The Vape Industry – The Signature Collection 1 (One)
(The Vape Industry’s house-brand)
@Naeem_M

Flavour Description: 
A rich and smooth sip of Dark Coffee beans blended with Raw Hazelnut and Sweet Creams"

VG/PG: 70/30
Nic: 6mg
Mod: Pico25
Coil: Commercial 0.22 ohm
Watt: 30W

My comment: It is absolutely divine, delicious, delectable!

I can quite understand why this juice was the winner of the 2017 Beverage awards. 
https://www.ecigssa.co.za/top-of-the-top-best-of-the-best-local-juice-2017-result.t40499/

Would I buy this juice again: Most definitely! 

Apparently there are other flavours to follow in the Signature Collection. On 8 Feb. 2017 Naeem_M said, "This collection [The Signature Collection] will see the first flavour [1 (One)] launched this weekend with the remaining flavours launching in the coming months." 
https://www.ecigssa.co.za/the-signature-collection-e-liquid.t34226/#post-498783

However, I don't see any other Signature flavours on the website. Any news, @Naeem_M?
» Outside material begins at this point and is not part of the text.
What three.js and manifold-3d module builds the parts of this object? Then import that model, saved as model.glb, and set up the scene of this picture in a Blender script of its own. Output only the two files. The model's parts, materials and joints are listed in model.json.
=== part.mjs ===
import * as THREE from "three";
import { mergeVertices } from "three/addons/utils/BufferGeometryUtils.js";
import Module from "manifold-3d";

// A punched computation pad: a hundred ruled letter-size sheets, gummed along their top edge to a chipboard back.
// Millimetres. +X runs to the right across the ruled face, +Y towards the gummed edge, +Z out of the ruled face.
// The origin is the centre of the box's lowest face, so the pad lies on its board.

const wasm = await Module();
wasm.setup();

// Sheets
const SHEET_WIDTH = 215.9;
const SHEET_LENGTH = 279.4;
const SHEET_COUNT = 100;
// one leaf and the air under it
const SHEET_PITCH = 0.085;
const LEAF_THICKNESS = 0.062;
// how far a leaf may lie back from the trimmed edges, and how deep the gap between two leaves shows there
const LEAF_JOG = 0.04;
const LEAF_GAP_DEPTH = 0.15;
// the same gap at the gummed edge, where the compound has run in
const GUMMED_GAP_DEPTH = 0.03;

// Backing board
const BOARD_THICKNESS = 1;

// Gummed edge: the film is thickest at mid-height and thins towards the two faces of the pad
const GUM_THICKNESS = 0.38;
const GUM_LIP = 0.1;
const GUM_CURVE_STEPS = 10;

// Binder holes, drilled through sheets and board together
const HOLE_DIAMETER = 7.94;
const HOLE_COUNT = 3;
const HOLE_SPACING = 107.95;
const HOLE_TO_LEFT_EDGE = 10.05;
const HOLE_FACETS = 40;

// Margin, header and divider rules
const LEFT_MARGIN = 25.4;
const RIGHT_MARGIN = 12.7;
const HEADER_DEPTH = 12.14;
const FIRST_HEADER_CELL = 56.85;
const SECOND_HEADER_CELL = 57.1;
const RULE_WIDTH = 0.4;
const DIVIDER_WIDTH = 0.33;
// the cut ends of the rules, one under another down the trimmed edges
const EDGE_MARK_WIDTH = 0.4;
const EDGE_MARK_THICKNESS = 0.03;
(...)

Reactions: Like 2 | Agree 1 | Winner 1


----------



## Naeem_M (27/2/18)

Hi @Hooked

Thank you so much for the review. It is truly appreciated.

Reactions: Like 3


----------



## Silver (27/2/18)

I'm not surprised you like this juice @Hooked
I started vaping it with the intention of doing a review but got sidetracked
Have been meaning to get back to it for quite a long time
Thanks for this, it has reminded me to get back to it!

Reactions: Like 2


----------



## Sash (28/2/18)

This is an awesome juice! Speaking of which...I am almost out of supply!

Reactions: Like 1


----------



## Hooked (28/2/18)

Sash said:


> This is an awesome juice! Speaking of which...I am almost out of supply!



@Sash I love that although you're a vendor yourself, you still praise another juice. Kudos to you! 

I'm on the hunt for coffee juices. Have a look at 
https://www.ecigssa.co.za/coffee-e-juice-research.t47247/#post-638125


----------



## Sash (28/2/18)

Hooked said:


> @Sash I love that although you're a vendor yourself, you still praise another juice. Kudos to you!
> 
> I'm on the hunt for coffee juices. Have a look at
> https://www.ecigssa.co.za/coffee-e-juice-research.t47247/#post-638125




Thanks @Hooked 
If it's good, it's good and i definitely vape other juices. Im a vaper first, juice maker last and @Naeem_M definitely knows his stuff.

Reactions: Thanks 1


----------